WHA' HAPPEN'?
It is always good to read stories in the media concerning he development on new ways in which we may live more securely, more conveniently and more economically.
I came across a clipping in my old files from the Washington POST for Sunday, July 21, 1991 which makes the point that concerns me.
A small power plant serving the Sterling, CN area, was lauded for having discovered a way to cash in on some “Black Gold” to generate electric energy for the area. The unusual step was the fact that during the year they would burn - ten million used vehicle tires per year.
Environmentalist figures at that time were quoted as saying we had a 3 billion used tires stock piled around the country and that stock was growing by 280 million tires per year.
Tires have more energy content than coal.

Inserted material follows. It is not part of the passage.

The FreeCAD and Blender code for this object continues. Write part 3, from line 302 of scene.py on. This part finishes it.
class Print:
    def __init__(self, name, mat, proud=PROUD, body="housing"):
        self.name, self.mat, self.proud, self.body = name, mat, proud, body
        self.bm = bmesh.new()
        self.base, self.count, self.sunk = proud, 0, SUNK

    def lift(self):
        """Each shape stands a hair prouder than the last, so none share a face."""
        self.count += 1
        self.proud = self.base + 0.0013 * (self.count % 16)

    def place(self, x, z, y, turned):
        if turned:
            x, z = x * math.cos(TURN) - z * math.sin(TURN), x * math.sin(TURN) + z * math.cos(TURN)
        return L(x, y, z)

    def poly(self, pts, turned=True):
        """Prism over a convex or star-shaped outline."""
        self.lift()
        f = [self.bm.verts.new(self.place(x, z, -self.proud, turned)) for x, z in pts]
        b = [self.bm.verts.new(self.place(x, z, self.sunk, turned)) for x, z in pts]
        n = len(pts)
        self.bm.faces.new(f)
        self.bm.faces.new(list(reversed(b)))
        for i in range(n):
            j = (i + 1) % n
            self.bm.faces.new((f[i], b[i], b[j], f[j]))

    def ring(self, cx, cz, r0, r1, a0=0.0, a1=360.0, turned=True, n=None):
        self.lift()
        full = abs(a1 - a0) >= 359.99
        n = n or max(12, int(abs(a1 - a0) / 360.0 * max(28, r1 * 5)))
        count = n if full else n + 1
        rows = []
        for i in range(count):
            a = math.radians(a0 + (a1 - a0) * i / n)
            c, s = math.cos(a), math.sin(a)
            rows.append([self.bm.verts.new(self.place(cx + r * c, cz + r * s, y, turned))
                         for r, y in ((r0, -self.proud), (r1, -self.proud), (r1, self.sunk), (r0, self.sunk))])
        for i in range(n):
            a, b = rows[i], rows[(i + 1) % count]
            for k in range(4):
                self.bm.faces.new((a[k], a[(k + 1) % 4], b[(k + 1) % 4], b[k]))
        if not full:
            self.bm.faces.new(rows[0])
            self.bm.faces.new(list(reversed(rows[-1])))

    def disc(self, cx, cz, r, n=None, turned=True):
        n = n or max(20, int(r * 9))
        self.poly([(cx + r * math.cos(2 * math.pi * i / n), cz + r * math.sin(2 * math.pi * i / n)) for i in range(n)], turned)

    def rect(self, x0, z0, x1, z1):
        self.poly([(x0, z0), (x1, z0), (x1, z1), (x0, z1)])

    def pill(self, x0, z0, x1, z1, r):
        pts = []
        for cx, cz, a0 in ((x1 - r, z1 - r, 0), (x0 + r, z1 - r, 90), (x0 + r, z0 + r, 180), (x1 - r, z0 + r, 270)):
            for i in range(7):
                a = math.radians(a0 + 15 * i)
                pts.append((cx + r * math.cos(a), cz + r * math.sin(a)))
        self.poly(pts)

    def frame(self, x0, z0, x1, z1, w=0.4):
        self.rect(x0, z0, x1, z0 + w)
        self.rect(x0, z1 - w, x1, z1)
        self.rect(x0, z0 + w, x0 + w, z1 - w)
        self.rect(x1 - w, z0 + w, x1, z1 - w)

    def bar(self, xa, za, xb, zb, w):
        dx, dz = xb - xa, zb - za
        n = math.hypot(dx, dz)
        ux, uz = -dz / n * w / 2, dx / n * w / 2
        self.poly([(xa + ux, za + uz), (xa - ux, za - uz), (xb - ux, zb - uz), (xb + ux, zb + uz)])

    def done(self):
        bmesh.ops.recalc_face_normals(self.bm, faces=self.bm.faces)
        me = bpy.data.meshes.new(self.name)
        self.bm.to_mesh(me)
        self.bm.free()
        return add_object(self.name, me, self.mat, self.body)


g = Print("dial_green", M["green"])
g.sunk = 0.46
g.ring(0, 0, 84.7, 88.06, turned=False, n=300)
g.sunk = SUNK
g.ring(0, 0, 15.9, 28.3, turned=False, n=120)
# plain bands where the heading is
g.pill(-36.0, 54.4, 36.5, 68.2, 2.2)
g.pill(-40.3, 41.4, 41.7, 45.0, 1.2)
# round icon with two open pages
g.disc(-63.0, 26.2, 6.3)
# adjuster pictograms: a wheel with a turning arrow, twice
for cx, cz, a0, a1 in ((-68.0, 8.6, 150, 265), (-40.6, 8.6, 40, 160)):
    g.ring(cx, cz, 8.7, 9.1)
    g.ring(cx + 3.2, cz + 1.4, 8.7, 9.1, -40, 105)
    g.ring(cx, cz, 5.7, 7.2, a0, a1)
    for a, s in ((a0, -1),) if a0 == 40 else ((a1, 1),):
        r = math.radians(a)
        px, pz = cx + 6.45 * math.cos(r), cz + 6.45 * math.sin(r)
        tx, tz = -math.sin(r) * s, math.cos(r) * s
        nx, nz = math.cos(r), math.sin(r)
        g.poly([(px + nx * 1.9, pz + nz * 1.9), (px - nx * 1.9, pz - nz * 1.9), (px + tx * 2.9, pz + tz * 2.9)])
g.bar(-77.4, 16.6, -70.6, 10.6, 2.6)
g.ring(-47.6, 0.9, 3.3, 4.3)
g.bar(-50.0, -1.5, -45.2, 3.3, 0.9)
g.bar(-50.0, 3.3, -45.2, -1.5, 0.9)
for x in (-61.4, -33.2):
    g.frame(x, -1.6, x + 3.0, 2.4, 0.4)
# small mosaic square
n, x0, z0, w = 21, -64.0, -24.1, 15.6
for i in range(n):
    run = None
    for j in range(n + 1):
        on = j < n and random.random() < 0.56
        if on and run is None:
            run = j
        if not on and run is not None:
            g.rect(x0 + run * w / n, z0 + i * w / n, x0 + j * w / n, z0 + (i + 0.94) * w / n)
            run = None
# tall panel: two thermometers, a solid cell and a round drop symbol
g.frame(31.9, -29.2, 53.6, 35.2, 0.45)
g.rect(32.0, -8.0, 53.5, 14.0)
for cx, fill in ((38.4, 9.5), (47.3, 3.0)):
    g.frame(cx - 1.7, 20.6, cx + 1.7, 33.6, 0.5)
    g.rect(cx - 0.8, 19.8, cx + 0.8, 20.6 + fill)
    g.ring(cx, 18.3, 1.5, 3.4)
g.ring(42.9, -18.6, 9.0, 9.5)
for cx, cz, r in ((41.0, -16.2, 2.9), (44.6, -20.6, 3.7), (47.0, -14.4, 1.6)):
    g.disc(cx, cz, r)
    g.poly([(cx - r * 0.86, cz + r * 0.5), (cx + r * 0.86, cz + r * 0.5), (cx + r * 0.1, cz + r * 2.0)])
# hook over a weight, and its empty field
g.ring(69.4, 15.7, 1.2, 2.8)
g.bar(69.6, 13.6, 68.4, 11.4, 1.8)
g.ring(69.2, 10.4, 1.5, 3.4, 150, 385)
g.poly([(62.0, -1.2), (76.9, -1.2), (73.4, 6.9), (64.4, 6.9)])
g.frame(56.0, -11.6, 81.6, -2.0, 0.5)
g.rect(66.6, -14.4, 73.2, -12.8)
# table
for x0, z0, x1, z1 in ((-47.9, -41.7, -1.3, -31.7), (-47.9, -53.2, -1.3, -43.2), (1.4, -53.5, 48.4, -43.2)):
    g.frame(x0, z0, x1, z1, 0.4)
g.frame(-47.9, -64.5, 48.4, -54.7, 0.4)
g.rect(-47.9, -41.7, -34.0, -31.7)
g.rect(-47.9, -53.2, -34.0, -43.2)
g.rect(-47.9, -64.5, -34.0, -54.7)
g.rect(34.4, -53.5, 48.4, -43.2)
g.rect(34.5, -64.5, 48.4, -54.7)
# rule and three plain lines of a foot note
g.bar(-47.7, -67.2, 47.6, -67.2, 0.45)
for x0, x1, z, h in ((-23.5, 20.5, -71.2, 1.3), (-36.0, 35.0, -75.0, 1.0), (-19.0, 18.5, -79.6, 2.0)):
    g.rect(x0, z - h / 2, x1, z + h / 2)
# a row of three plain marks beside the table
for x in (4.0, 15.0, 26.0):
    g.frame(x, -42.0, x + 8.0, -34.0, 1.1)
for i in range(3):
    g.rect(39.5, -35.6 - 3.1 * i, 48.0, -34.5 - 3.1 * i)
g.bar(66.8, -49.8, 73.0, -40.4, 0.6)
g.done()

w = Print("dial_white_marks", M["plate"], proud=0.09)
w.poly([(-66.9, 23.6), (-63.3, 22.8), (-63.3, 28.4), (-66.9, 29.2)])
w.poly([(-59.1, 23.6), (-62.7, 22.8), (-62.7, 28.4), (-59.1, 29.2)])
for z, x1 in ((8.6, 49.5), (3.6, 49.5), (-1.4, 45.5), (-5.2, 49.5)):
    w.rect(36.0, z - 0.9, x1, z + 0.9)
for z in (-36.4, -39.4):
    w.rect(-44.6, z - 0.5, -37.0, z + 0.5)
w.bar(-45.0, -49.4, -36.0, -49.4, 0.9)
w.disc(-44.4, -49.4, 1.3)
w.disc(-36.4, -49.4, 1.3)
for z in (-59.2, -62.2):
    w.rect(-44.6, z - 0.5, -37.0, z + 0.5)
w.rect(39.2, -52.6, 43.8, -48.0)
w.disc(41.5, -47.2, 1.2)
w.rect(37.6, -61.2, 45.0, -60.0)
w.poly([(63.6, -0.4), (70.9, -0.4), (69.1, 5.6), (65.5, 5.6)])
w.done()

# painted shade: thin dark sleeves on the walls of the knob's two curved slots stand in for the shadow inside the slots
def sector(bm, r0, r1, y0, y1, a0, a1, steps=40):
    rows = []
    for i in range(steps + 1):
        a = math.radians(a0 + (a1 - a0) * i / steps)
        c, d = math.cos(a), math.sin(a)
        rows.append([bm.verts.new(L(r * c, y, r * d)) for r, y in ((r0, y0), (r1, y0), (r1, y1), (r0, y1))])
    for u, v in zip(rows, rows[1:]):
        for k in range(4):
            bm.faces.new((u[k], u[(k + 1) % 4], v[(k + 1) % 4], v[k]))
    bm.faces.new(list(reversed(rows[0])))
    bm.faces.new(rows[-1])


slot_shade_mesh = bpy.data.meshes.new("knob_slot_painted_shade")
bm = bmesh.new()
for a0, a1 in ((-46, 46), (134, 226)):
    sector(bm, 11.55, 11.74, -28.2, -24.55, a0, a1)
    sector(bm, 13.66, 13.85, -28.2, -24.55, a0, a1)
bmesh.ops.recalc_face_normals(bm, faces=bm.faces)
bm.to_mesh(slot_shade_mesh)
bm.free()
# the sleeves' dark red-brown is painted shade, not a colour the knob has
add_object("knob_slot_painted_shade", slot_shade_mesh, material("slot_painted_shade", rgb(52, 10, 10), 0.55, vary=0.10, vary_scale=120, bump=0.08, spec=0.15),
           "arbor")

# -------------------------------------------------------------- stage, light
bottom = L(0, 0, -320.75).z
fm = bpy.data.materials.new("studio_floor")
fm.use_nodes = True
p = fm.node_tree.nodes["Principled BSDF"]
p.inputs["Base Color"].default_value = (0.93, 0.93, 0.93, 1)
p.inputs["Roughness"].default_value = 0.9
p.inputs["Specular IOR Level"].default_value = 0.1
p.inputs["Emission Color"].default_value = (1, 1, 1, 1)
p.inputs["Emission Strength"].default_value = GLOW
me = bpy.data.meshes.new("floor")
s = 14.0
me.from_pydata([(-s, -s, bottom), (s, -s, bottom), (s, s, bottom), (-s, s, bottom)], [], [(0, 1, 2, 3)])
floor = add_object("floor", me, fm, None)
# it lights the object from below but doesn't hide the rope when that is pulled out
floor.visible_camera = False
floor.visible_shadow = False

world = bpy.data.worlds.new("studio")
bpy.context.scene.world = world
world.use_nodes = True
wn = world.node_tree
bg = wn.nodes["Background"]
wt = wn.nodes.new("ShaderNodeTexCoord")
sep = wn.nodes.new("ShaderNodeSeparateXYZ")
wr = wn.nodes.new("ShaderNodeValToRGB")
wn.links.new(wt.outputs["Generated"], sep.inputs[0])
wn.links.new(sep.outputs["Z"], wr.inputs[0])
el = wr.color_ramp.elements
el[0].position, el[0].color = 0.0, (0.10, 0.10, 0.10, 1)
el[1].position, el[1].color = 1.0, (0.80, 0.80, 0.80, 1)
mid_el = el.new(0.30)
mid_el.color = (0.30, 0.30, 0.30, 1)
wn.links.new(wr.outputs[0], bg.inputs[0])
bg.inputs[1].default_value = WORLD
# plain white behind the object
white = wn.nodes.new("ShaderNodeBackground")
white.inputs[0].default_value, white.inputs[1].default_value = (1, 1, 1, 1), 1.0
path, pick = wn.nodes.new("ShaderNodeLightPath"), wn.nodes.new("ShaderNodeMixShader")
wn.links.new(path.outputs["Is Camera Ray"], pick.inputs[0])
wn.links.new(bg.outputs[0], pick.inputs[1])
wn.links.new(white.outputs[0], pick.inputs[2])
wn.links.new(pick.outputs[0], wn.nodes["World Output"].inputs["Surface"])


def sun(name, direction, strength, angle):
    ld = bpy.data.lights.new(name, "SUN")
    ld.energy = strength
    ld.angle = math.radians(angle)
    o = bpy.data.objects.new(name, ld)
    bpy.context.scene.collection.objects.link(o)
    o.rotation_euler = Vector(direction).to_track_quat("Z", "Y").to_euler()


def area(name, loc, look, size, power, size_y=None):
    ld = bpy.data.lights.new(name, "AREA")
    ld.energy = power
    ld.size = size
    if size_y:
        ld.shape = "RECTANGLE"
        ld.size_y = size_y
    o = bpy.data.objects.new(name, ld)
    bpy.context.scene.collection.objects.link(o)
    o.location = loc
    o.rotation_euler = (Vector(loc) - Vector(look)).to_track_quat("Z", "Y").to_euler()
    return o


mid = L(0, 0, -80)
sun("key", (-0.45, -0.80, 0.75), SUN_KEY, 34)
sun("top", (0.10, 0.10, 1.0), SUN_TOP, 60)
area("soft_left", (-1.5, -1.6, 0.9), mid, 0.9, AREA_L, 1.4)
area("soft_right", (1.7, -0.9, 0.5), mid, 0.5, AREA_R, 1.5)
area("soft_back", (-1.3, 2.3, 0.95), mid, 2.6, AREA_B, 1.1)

The same firm, certain that this change would prosper, had already invested one hundred million to construct a new power plant in Santa Rosa, CA which was, even then, was burning tires at a rate of 27,000 per day. That plant had been inspected at least once each week to meet pollution standards of the area and had never been closed down for air quality reasons.
Each tire is said to have an average of 2.5 gallons of oil in its structure which give it a thermal output of 13,552, said to be well above a comparable amount of coal. In 1989 annual report of the company owning these energy production plants anticipated using 70 million tires annually by 1995, which was about twenty-five percent of the stock then being accumulated..

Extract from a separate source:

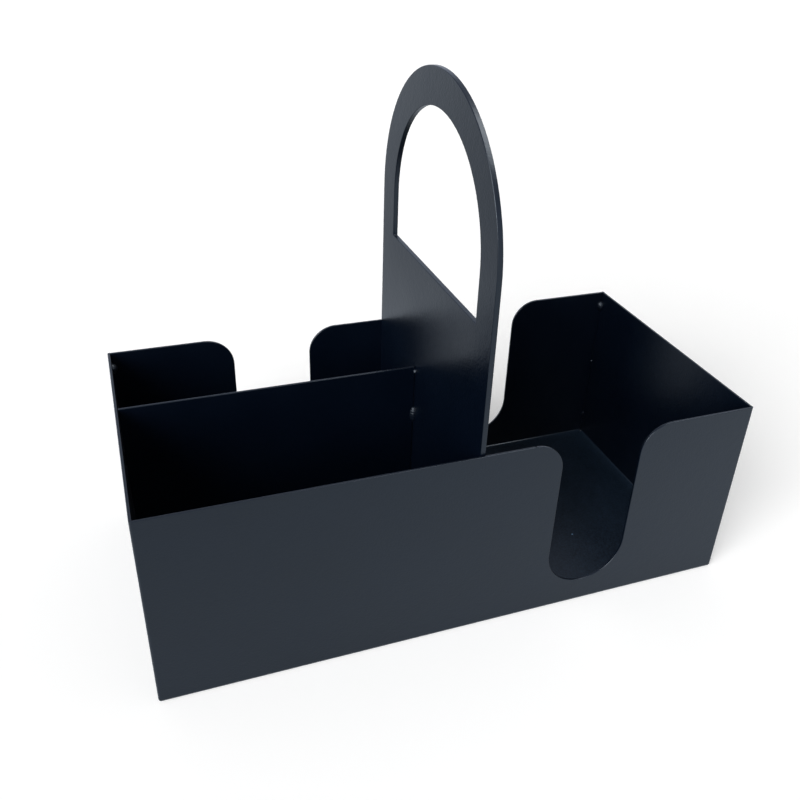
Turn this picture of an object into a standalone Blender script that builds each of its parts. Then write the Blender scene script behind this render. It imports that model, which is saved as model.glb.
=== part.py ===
"""A table caddy of folded and welded sheet steel: an open tray with U-shaped grip cut-outs, a cross plate that
rises to an arched carrying handle, one long divider in the left half, and the welds that join them.

Metres, +Z up. +X runs along the tray, -Y is its front, and the origin is under the middle of the tray."""

import math

import bmesh
import bpy
from mathutils import Matrix, Vector

# Folded tray
tray_length = 0.350
tray_depth = 0.170
tray_height = 0.1225
sheet = 0.0015
bend_inner_radius = 0.0010
bend_steps = 5

# Corners of the blank: a narrow mitre between two bends, with a round relief at its inner end
mitre_width = 0.0004
relief_radius = 0.0008
relief_steps = 16

# U-shaped grip cut-outs, each one's middle measured from the handle plate's left face
cutout_reach = 0.075
cutout_width = 0.050
cutout_sill_height = 0.017
cutout_lip_radius = 0.018
bowl_arc_steps = 22
lip_arc_steps = 9

# Cross plate with the arched handle
plate_thickness = 0.003
plate_left_face = 0.0013
handle_height = 0.300
handle_band = 0.0195
window_side_height = 0.0268
handle_arc_steps = 40

# Long divider
front_bay_depth = 0.0995

# Welds: round tacks in the corners and at the divider's end, and longer stitches at the plate and the divider
tack_radius = 0.0028
tack_length = 0.0056
stitch_radius = 0.0026
stitch_length = 0.0096
weld_steps = 8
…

Whatever became of these plants? Are they still in operation or have they fallen by the wayside for some reason? The tires are still with us in growing abundance. Some are being ground to use as road building materials, but that sort of use does not compare with the volume needed by the power plants built to use them to everyones advantage.
Wha' happen? Was the news story flawed? Has environmentalist fervor caused the demise of a seemingly worthy venture? It would seem wise for control authorities to take a closer look at what became of this plan to provide needed electrical energy while eliminating the scourge of used tires on our national landscape.